WHAT YOU ARE ASKED TO DO: Emit the entire listing verbatim.

[Parts and joints as JSON]
------

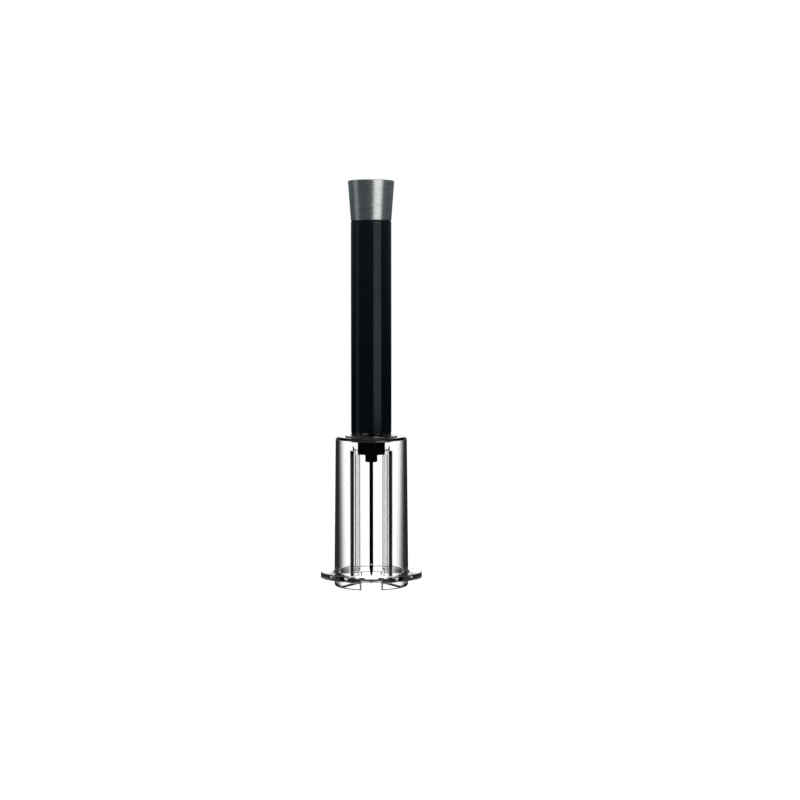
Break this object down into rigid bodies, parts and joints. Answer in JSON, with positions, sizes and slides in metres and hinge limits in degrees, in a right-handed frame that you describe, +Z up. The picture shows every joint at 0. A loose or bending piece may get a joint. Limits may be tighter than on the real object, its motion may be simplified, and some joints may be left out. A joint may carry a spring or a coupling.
{
  "type": "air pump wine opener",
  "caption": "Hand pump with a hollow needle in a clear flanged sleeve, which pushes a cork out with air.",
  "frame": {"origin": "centre of the sleeve's foot, where the axis meets the surface that it stands on", "axes": "+Z up the pump's axis from the sleeve's foot to the handle cap, X along the flange's long axis"},
  "size_m": [0.049, 0.037, 0.195],
  "materials": {
    "clear_plastic": "clear moulded plastic, polished",
    "clear_rubber": "clear silicone rubber",
    "black_tube": "black anodised, fine turning lines",
    "black_plastic": "black moulded plastic",
    "black_rubber": "black rubber",
    "steel": "ground steel",
    "spring_steel": "dark spring steel",
    "brass": "turned brass",
    "white_plastic": "natural white plastic",
    "cast_cap": "dark silver, sand-cast grain"
  },
  "bodies": {
    "pump": {"pump_tube": "black_tube", "needle_hub": "black_plastic", "slide_bush": "clear_plastic", "hub_seal_ring": "black_rubber", "needle_ferrule": "black_plastic", "needle_seal": "black_rubber", "needle": "steel", "valve_seat": "brass", "valve_retainer": "brass", "valve_spring": "steel", "bump_stop": "black_rubber", "rod_gland": "black_plastic", "rod_wiper": "black_rubber", "gland_clip": "spring_steel"},
    "handle": {"handle_cap": "cast_cap", "cap_insert": "white_plastic", "rod_lock_nut": "steel", "piston_rod": "steel", "piston_nut": "steel", "cup_washer": "steel", "piston_cup": "black_rubber", "piston_head": "white_plastic", "cushion_ring": "black_rubber"},
    "guide": {"guide_sleeve": "clear_plastic", "friction_ring": "clear_rubber"},
    "valve": {"valve_ball": "steel"}
  },
  "joints": [
    {"name": "pump_stroke", "type": "slide", "parent": "pump", "child": "handle", "axis": [0, 0, 1], "range_m": [0, 0.0665]},
    {"name": "sleeve_slide", "type": "slide", "parent": "pump", "child": "guide", "axis": [0, 0, 1], "range_m": [0, 0.0545]},
    {"name": "valve_lift", "type": "slide", "parent": "pump", "child": "valve", "axis": [0, 0, -1], "range_m": [0, 0.0012], "stiffness_N_per_m": 60, "springref_m": -0.0005, "deforming": ["valve_spring"]}
  ]
}
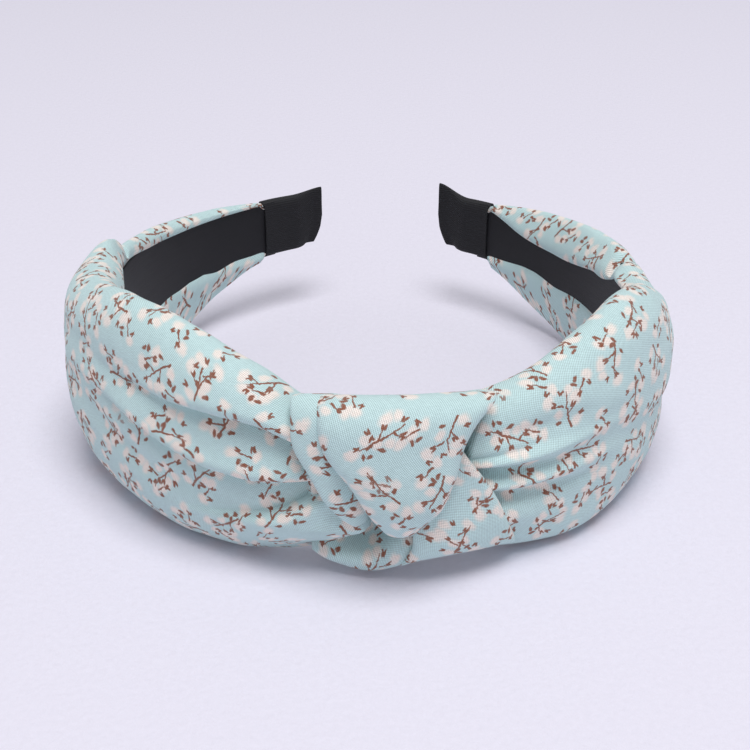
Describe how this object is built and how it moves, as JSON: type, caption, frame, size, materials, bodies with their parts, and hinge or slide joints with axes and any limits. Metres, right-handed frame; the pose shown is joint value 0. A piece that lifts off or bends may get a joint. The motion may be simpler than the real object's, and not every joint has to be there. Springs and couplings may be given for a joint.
{
  "type": "knotted headband",
  "caption": "Springy hoop headband with wide floral-print cloth wings that meet in a tied knot on the crown, a satin lining and ribbon-sleeved tips.",
  "frame": {"origin": "on the surface that the headband lies on, under the middle of its outline", "axes": "+Z is the axis of the hoop, across its width; -Y is the crown with the knot; the open tips point to +Y; X runs from one side of the head to the other"},
  "size_m": [0.1486, 0.1438, 0.0536],
  "materials": {
    "hoop_plastic": "satin moulded plastic",
    "lining_satin": "smooth satin ribbon with a soft sheen",
    "bonding_tape": "thin double-sided tape",
    "ribbed_ribbon": "ribbed ribbon, ribs along the hoop",
    "printed_cotton": "plain-weave cotton with a blossom and twig print"
  },
  "bodies": {
    "root": {"hoop_core": "hoop_plastic", "lining_ribbon": "lining_satin", "lining_tape": "bonding_tape", "tip_sleeve_left": "ribbed_ribbon", "tip_sleeve_right": "ribbed_ribbon", "wing_left": "printed_cotton", "wing_right": "printed_cotton", "knot_bundle": "printed_cotton", "knot_lower_loop": "printed_cotton", "knot_side_pleat": "printed_cotton", "knot_fan": "printed_cotton", "knot_front_panel": "printed_cotton"}
  },
  "joints": []
}
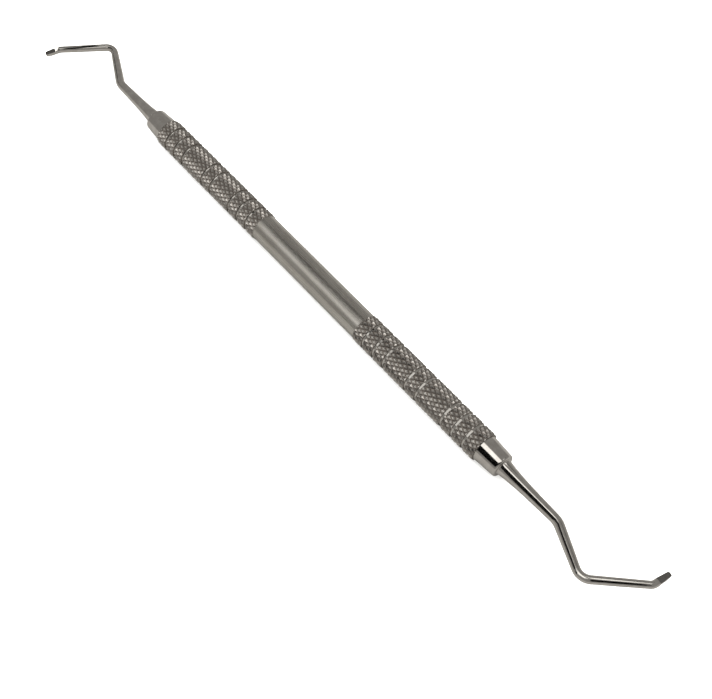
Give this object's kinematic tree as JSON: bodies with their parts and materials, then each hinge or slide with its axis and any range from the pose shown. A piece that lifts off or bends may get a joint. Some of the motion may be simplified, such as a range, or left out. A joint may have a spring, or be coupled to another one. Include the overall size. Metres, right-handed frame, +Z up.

------

SOLVED PROBLEM:
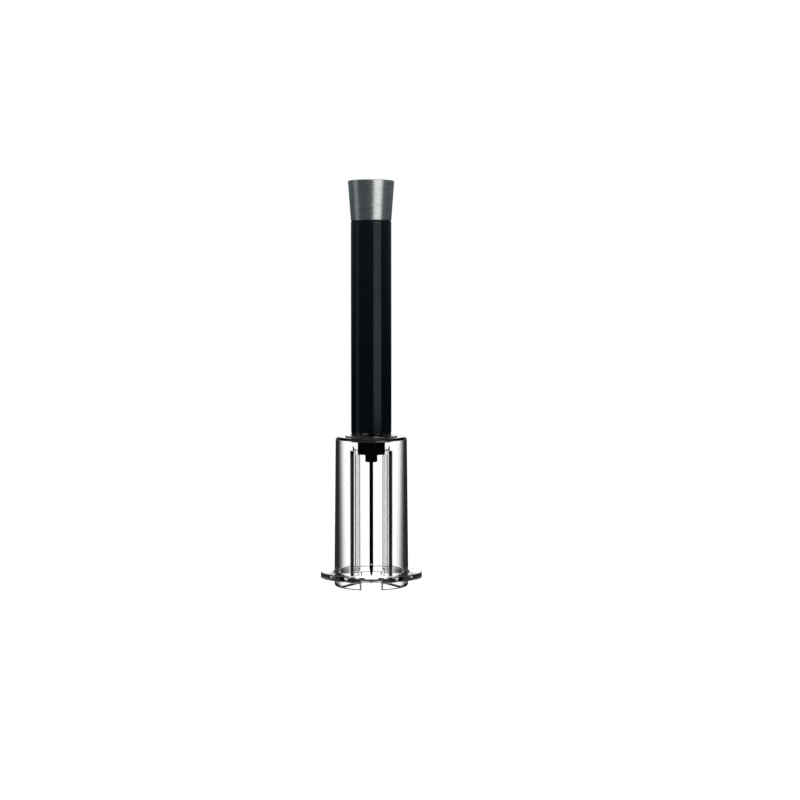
Break this object down into rigid bodies, parts and joints. Answer in JSON, with positions, sizes and slides in metres and hinge limits in degrees, in a right-handed frame that you describe, +Z up. The picture shows every joint at 0. A loose or bending piece may get a joint. Limits may be tighter than on the real object, its motion may be simplified, and some joints may be left out. A joint may carry a spring or a coupling.
{
  "type": "air pump wine opener",
  "caption": "Hand pump with a hollow needle in a clear flanged sleeve, which pushes a cork out with air.",
  "frame": {"origin": "centre of the sleeve's foot, where the axis meets the surface that it stands on", "axes": "+Z up the pump's axis from the sleeve's foot to the handle cap, X along the flange's long axis"},
  "size_m": [0.049, 0.037, 0.195],
  "materials": {
    "clear_plastic": "clear moulded plastic, polished",
    "clear_rubber": "clear silicone rubber",
    "black_tube": "black anodised, fine turning lines",
    "black_plastic": "black moulded plastic",
    "black_rubber": "black rubber",
    "steel": "ground steel",
    "spring_steel": "dark spring steel",
    "brass": "turned brass",
    "white_plastic": "natural white plastic",
    "cast_cap": "dark silver, sand-cast grain"
  },
  "bodies": {
    "pump": {"pump_tube": "black_tube", "needle_hub": "black_plastic", "slide_bush": "clear_plastic", "hub_seal_ring": "black_rubber", "needle_ferrule": "black_plastic", "needle_seal": "black_rubber", "needle": "steel", "valve_seat": "brass", "valve_retainer": "brass", "valve_spring": "steel", "bump_stop": "black_rubber", "rod_gland": "black_plastic", "rod_wiper": "black_rubber", "gland_clip": "spring_steel"},
    "handle": {"handle_cap": "cast_cap", "cap_insert": "white_plastic", "rod_lock_nut": "steel", "piston_rod": "steel", "piston_nut": "steel", "cup_washer": "steel", "piston_cup": "black_rubber", "piston_head": "white_plastic", "cushion_ring": "black_rubber"},
    "guide": {"guide_sleeve": "clear_plastic", "friction_ring": "clear_rubber"},
    "valve": {"valve_ball": "steel"}
  },
  "joints": [
    {"name": "pump_stroke", "type": "slide", "parent": "pump", "child": "handle", "axis": [0, 0, 1], "range_m": [0, 0.0665]},
    {"name": "sleeve_slide", "type": "slide", "parent": "pump", "child": "guide", "axis": [0, 0, 1], "range_m": [0, 0.0545]},
    {"name": "valve_lift", "type": "slide", "parent": "pump", "child": "valve", "axis": [0, 0, -1], "range_m": [0, 0.0012], "stiffness_N_per_m": 60, "springref_m": -0.0005, "deforming": ["valve_spring"]}
  ]
}
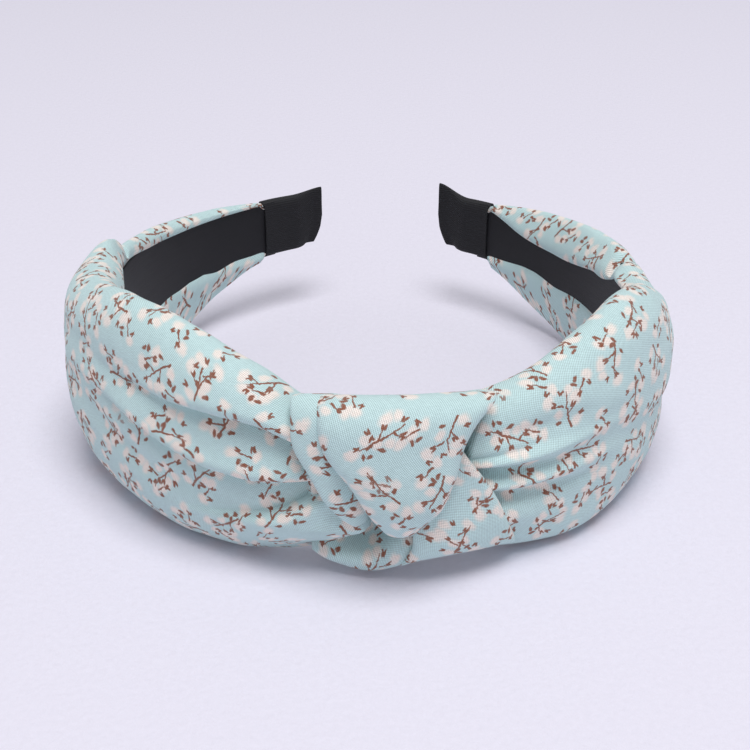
Describe how this object is built and how it moves, as JSON: type, caption, frame, size, materials, bodies with their parts, and hinge or slide joints with axes and any limits. Metres, right-handed frame; the pose shown is joint value 0. A piece that lifts off or bends may get a joint. The motion may be simpler than the real object's, and not every joint has to be there. Springs and couplings may be given for a joint.
{
  "type": "knotted headband",
  "caption": "Springy hoop headband with wide floral-print cloth wings that meet in a tied knot on the crown, a satin lining and ribbon-sleeved tips.",
  "frame": {"origin": "on the surface that the headband lies on, under the middle of its outline", "axes": "+Z is the axis of the hoop, across its width; -Y is the crown with the knot; the open tips point to +Y; X runs from one side of the head to the other"},
  "size_m": [0.1486, 0.1438, 0.0536],
  "materials": {
    "hoop_plastic": "satin moulded plastic",
    "lining_satin": "smooth satin ribbon with a soft sheen",
    "bonding_tape": "thin double-sided tape",
    "ribbed_ribbon": "ribbed ribbon, ribs along the hoop",
    "printed_cotton": "plain-weave cotton with a blossom and twig print"
  },
  "bodies": {
    "root": {"hoop_core": "hoop_plastic", "lining_ribbon": "lining_satin", "lining_tape": "bonding_tape", "tip_sleeve_left": "ribbed_ribbon", "tip_sleeve_right": "ribbed_ribbon", "wing_left": "printed_cotton", "wing_right": "printed_cotton", "knot_bundle": "printed_cotton", "knot_lower_loop": "printed_cotton", "knot_side_pleat": "printed_cotton", "knot_fan": "printed_cotton", "knot_front_panel": "printed_cotton"}
  },
  "joints": []
}
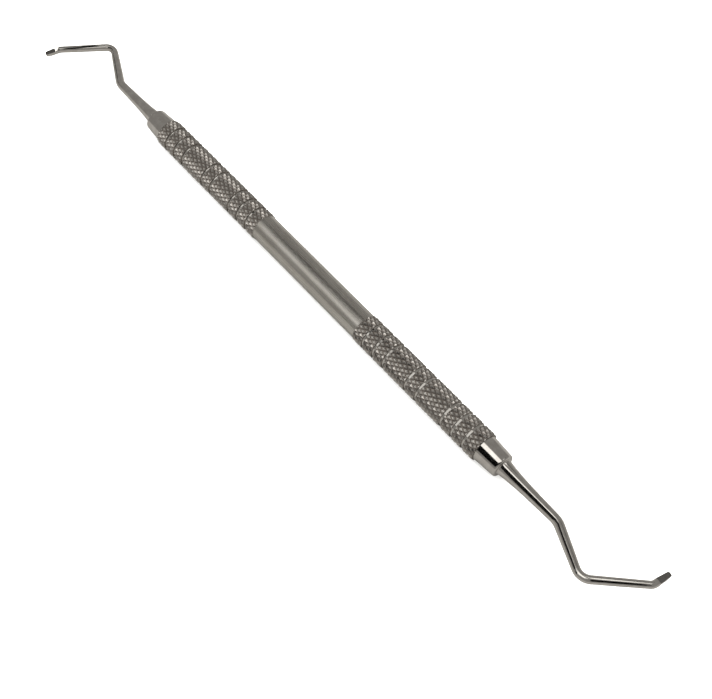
Give this object's kinematic tree as JSON: bodies with their parts and materials, then each hinge or slide with its axis and any range from the pose shown. A piece that lifts off or bends may get a joint. Some of the motion may be simplified, such as a range, or left out. A joint may have a spring, or be coupled to another one. Include the overall size. Metres, right-handed frame, +Z up.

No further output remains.